Task to carry out ▸ Search the listing below for the string "Turn" and copy every line where it occurs.
::::::::::
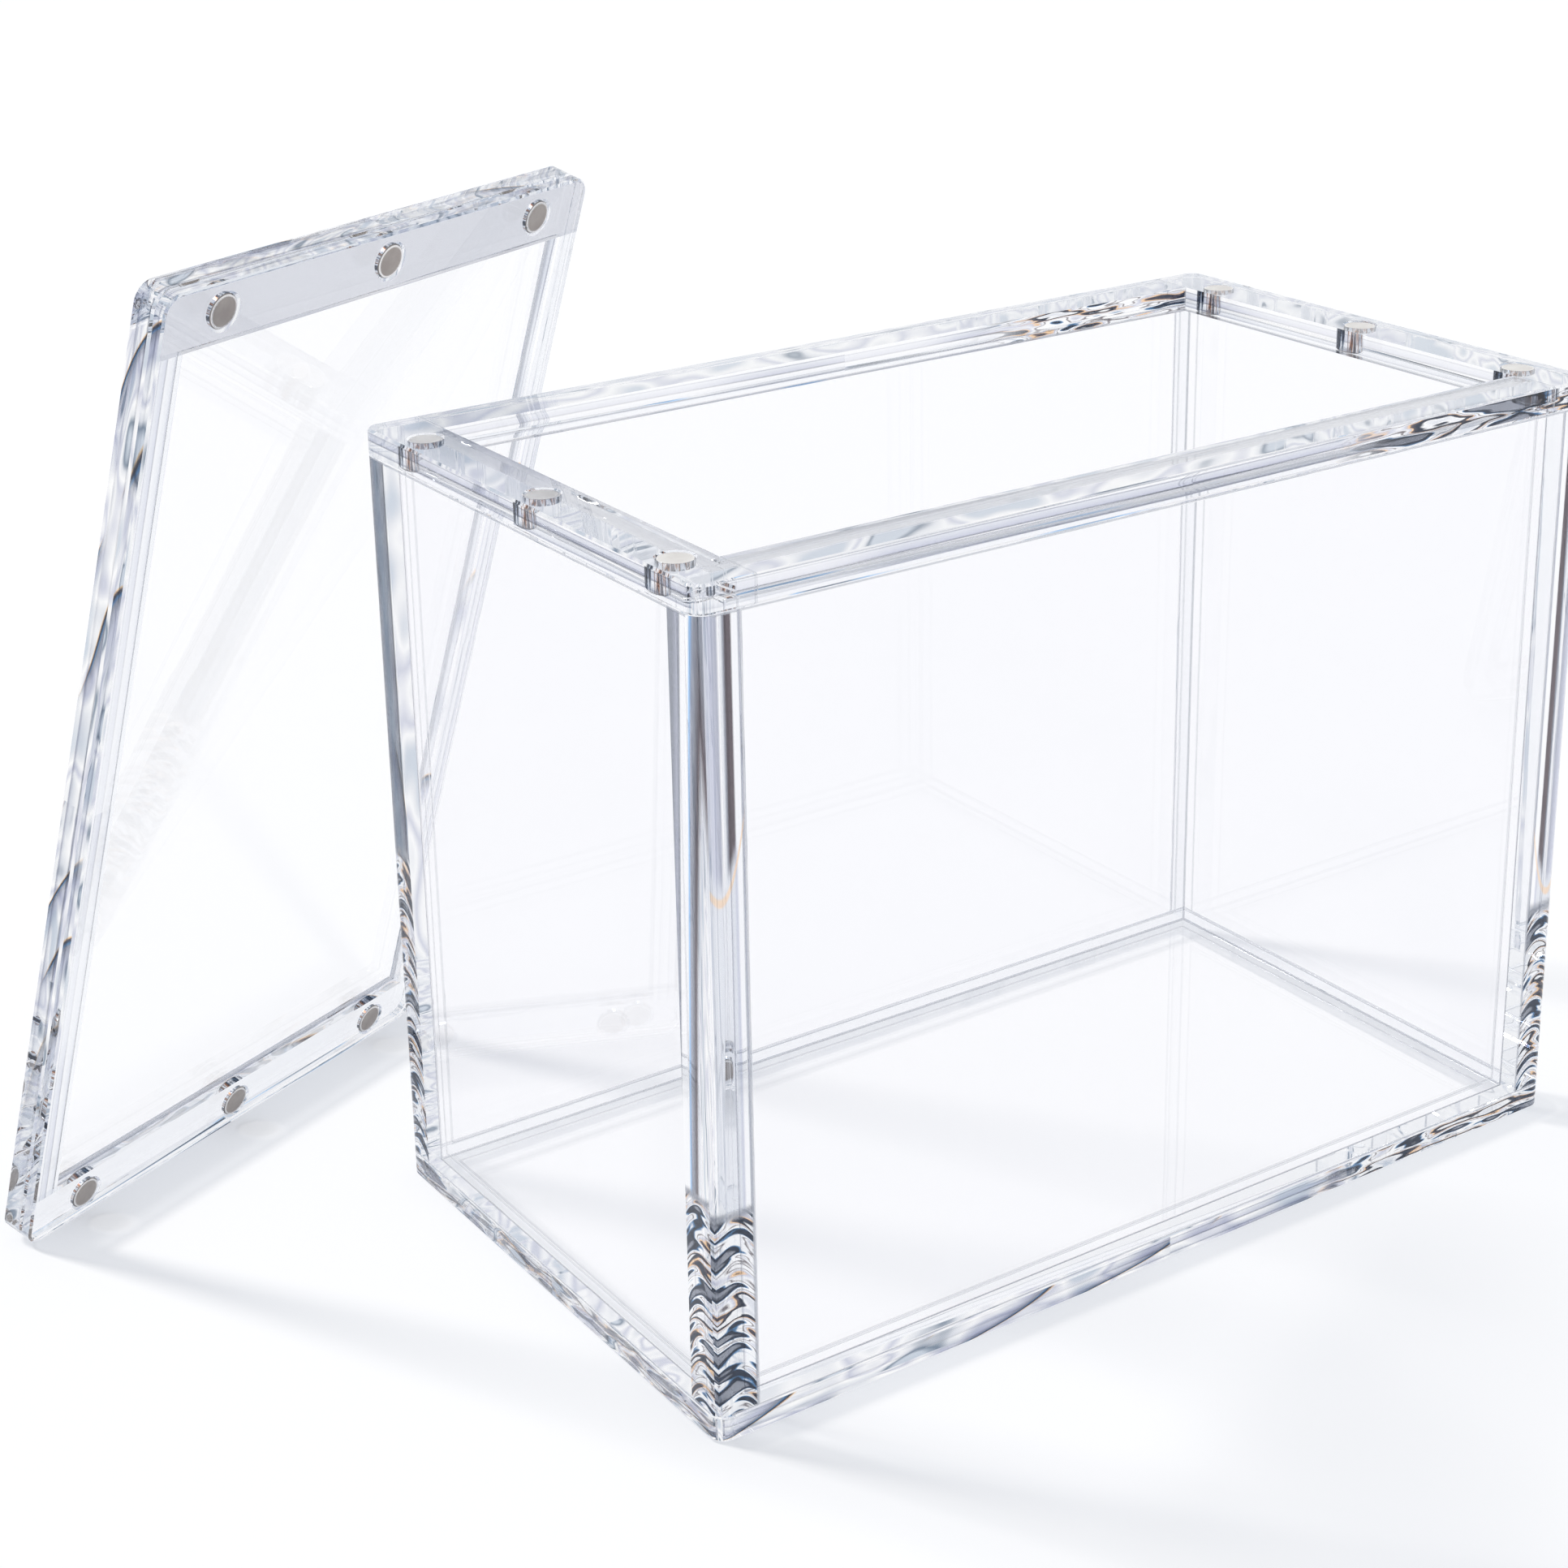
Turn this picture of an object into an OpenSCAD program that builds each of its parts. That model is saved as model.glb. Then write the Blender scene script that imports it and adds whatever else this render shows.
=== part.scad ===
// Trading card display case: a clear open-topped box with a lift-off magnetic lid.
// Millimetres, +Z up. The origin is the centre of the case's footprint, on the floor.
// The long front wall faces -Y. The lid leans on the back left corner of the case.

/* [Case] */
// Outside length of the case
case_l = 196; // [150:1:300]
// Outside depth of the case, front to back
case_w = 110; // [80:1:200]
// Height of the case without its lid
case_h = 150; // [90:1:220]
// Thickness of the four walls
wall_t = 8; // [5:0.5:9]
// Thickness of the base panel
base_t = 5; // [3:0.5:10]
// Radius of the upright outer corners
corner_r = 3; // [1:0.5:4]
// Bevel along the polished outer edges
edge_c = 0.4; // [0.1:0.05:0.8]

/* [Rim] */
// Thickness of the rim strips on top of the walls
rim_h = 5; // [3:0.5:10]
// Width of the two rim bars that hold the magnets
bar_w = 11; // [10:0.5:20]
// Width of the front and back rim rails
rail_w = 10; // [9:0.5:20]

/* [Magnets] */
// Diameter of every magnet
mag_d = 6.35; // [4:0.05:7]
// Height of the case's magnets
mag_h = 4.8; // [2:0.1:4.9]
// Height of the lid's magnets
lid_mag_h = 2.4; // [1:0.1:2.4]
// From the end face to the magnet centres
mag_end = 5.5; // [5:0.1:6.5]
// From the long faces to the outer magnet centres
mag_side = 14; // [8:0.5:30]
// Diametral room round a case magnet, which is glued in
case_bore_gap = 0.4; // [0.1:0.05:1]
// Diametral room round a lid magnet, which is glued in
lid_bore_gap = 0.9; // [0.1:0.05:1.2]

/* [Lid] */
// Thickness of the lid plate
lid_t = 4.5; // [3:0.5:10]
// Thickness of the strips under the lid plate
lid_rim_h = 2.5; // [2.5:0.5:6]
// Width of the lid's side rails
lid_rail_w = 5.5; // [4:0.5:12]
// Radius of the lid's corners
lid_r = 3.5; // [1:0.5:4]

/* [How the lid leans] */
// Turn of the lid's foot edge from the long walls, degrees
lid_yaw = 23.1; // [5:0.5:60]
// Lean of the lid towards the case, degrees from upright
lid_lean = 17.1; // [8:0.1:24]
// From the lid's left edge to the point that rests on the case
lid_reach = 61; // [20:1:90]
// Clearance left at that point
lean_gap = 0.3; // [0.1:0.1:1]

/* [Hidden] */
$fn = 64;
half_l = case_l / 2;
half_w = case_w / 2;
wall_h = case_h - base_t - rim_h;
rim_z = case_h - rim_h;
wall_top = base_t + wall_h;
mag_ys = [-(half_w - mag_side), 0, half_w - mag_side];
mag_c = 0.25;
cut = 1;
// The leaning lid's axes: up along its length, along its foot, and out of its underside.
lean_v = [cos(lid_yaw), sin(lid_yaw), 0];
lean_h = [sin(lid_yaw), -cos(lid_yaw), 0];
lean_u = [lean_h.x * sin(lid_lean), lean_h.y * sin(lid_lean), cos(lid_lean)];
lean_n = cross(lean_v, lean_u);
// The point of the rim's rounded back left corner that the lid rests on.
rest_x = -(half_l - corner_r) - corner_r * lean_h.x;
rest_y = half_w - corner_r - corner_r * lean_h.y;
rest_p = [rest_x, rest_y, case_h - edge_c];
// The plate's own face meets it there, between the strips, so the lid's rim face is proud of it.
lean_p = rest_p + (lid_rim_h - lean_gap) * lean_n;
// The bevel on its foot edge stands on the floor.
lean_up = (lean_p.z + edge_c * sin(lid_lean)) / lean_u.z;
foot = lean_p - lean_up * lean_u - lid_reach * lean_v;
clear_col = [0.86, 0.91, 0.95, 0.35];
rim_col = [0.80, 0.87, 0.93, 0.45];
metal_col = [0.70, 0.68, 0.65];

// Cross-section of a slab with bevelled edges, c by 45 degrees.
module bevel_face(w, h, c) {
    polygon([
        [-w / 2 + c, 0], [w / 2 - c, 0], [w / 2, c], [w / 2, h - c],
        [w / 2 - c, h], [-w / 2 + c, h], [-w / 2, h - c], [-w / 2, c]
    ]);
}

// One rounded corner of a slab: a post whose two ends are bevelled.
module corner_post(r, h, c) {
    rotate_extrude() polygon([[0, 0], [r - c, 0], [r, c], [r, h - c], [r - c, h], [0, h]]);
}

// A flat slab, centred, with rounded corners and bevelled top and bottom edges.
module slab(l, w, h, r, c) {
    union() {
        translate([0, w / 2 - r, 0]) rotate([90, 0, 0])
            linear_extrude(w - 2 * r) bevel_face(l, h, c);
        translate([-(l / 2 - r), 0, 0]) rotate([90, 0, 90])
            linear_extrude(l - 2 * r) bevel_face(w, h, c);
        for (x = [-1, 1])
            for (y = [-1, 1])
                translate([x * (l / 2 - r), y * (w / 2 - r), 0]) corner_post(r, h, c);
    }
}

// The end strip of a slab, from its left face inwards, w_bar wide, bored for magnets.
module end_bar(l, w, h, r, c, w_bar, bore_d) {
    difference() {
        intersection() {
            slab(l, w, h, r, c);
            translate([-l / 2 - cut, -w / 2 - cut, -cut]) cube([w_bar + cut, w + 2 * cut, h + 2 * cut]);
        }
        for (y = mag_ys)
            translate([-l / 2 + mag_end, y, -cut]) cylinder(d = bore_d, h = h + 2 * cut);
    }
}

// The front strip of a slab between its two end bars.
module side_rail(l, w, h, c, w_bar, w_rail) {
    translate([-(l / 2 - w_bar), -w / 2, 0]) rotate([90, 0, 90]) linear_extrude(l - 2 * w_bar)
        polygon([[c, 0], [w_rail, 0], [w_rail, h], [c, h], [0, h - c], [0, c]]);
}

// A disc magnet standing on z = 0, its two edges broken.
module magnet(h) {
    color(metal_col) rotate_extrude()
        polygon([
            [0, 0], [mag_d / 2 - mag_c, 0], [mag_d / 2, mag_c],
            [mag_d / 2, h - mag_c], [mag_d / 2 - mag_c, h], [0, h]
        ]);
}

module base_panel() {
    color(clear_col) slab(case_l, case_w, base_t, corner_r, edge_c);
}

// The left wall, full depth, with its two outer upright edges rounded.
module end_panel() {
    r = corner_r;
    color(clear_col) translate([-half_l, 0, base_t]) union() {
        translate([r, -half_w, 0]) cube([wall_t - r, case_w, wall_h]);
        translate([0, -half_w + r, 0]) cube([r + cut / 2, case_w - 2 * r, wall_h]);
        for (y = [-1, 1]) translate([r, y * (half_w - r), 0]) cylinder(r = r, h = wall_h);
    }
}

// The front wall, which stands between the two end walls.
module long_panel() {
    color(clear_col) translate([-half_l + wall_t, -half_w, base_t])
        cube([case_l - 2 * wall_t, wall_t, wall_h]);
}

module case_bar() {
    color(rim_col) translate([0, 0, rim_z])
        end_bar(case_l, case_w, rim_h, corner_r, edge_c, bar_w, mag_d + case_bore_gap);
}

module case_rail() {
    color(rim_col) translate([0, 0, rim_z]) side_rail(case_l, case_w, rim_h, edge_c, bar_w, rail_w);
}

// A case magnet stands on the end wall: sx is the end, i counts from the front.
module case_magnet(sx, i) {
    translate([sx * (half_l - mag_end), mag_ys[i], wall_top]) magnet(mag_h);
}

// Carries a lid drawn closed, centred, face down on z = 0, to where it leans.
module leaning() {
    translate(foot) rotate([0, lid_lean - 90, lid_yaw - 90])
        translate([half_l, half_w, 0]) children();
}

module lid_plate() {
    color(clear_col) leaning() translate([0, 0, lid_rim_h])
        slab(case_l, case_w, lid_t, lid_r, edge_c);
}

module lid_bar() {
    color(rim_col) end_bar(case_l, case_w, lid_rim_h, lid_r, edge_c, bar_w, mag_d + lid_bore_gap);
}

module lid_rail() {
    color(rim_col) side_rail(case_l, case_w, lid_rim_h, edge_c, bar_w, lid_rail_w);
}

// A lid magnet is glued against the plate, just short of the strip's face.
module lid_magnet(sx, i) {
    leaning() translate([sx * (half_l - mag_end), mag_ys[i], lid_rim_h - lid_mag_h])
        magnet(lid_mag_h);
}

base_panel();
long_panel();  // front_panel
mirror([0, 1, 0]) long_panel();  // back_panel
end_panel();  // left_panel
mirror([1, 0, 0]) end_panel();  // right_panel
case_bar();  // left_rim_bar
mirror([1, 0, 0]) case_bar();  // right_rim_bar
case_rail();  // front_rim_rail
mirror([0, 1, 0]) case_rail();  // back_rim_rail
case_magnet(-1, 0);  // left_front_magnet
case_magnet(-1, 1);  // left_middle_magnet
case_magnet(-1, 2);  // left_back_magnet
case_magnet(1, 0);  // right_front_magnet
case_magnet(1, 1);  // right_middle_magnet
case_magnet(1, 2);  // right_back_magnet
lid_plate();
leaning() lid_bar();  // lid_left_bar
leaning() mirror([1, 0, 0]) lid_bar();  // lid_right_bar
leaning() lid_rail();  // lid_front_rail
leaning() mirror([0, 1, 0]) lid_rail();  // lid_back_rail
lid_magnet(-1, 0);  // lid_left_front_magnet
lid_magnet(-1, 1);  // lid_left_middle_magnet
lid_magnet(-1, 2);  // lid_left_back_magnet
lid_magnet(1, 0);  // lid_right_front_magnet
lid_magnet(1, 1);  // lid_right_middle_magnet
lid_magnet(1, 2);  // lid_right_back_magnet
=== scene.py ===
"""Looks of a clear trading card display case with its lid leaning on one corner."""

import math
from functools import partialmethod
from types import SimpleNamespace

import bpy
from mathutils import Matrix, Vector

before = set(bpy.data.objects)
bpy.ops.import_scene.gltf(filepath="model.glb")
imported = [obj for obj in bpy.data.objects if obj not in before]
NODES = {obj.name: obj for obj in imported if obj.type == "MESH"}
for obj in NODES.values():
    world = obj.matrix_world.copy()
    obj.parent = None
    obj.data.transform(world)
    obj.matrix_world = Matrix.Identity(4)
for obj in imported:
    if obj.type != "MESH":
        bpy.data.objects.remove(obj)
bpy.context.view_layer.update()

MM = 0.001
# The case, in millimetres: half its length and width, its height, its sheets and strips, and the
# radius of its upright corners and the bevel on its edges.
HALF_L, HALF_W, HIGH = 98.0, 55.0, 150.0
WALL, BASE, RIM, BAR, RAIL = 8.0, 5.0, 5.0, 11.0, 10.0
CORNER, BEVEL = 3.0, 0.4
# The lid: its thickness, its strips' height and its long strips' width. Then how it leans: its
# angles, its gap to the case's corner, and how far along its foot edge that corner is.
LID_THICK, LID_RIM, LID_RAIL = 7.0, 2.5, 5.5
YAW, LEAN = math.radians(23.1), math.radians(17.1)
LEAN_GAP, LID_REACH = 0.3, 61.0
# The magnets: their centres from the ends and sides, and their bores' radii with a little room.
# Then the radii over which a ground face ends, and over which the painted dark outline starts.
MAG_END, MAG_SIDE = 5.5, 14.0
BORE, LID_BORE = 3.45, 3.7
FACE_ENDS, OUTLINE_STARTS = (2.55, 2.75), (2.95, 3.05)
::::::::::
Written solution ▸
Turn this picture of an object into an OpenSCAD program that builds each of its parts. That model is saved as model.glb. Then write the Blender scene script that imports it and adds whatever else this render shows.
// Turn of the lid's foot edge from the long walls, degrees